## Data section
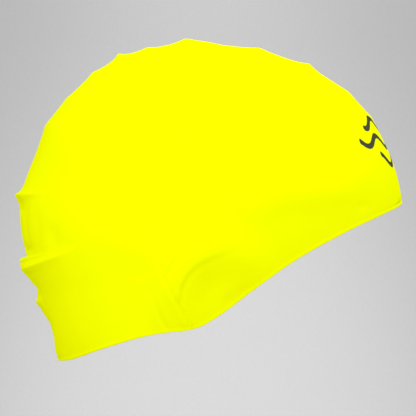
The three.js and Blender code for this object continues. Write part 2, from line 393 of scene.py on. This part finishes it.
def outline_share(turn):
    """The outline's reach at turns round the centre, as a smooth curve through its table."""
    turns = np.r_[
        OUTLINE_TURNS[-1] - 360, OUTLINE_TURNS, OUTLINE_TURNS[0] + 360, OUTLINE_TURNS[1] + 360
    ]
    shares = np.r_[OUTLINE_SHARES[-1], OUTLINE_SHARES, OUTLINE_SHARES[0], OUTLINE_SHARES[1]]
    slopes = (shares[2:] - shares[:-2]) / (turns[2:] - turns[:-2])
    wrapped = (turn - OUTLINE_TURNS[0]) % 360 + OUTLINE_TURNS[0]
    i = np.searchsorted(OUTLINE_TURNS, wrapped, side="right") - 1
    width = turns[i + 2] - turns[i + 1]
    t = (wrapped - turns[i + 1]) / width
    rest = 1 - t
    level = shares[i + 1] * (1 + 2 * t) * rest**2 + shares[i + 2] * (1 + 2 * rest) * t**2
    return level + width * t * rest * (slopes[i] * rest - slopes[i + 1] * t)


def span_at(forward, up):
    """0 at the centre and 1 on the outline of the side view."""
    turn = np.degrees(np.arctan2(up / HALF_HEIGHT, forward / HALF_LENGTH))
    return np.hypot(forward / HALF_LENGTH, up / HALF_HEIGHT) / outline_share(turn)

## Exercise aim
Extract the full listing above without altering anything.

## Exercise output
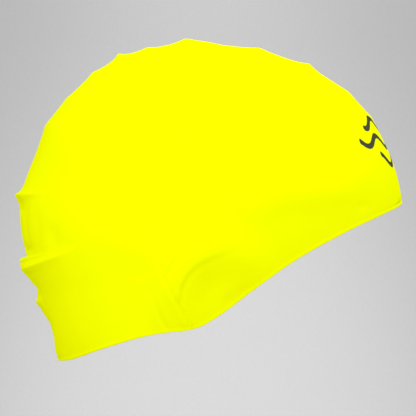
The three.js and Blender code for this object continues. Write part 2, from line 393 of scene.py on. This part finishes it.
def outline_share(turn):
    """The outline's reach at turns round the centre, as a smooth curve through its table."""
    turns = np.r_[
        OUTLINE_TURNS[-1] - 360, OUTLINE_TURNS, OUTLINE_TURNS[0] + 360, OUTLINE_TURNS[1] + 360
    ]
    shares = np.r_[OUTLINE_SHARES[-1], OUTLINE_SHARES, OUTLINE_SHARES[0], OUTLINE_SHARES[1]]
    slopes = (shares[2:] - shares[:-2]) / (turns[2:] - turns[:-2])
    wrapped = (turn - OUTLINE_TURNS[0]) % 360 + OUTLINE_TURNS[0]
    i = np.searchsorted(OUTLINE_TURNS, wrapped, side="right") - 1
    width = turns[i + 2] - turns[i + 1]
    t = (wrapped - turns[i + 1]) / width
    rest = 1 - t
    level = shares[i + 1] * (1 + 2 * t) * rest**2 + shares[i + 2] * (1 + 2 * rest) * t**2
    return level + width * t * rest * (slopes[i] * rest - slopes[i + 1] * t)


def span_at(forward, up):
    """0 at the centre and 1 on the outline of the side view."""
    turn = np.degrees(np.arctan2(up / HALF_HEIGHT, forward / HALF_LENGTH))
    return np.hypot(forward / HALF_LENGTH, up / HALF_HEIGHT) / outline_share(turn)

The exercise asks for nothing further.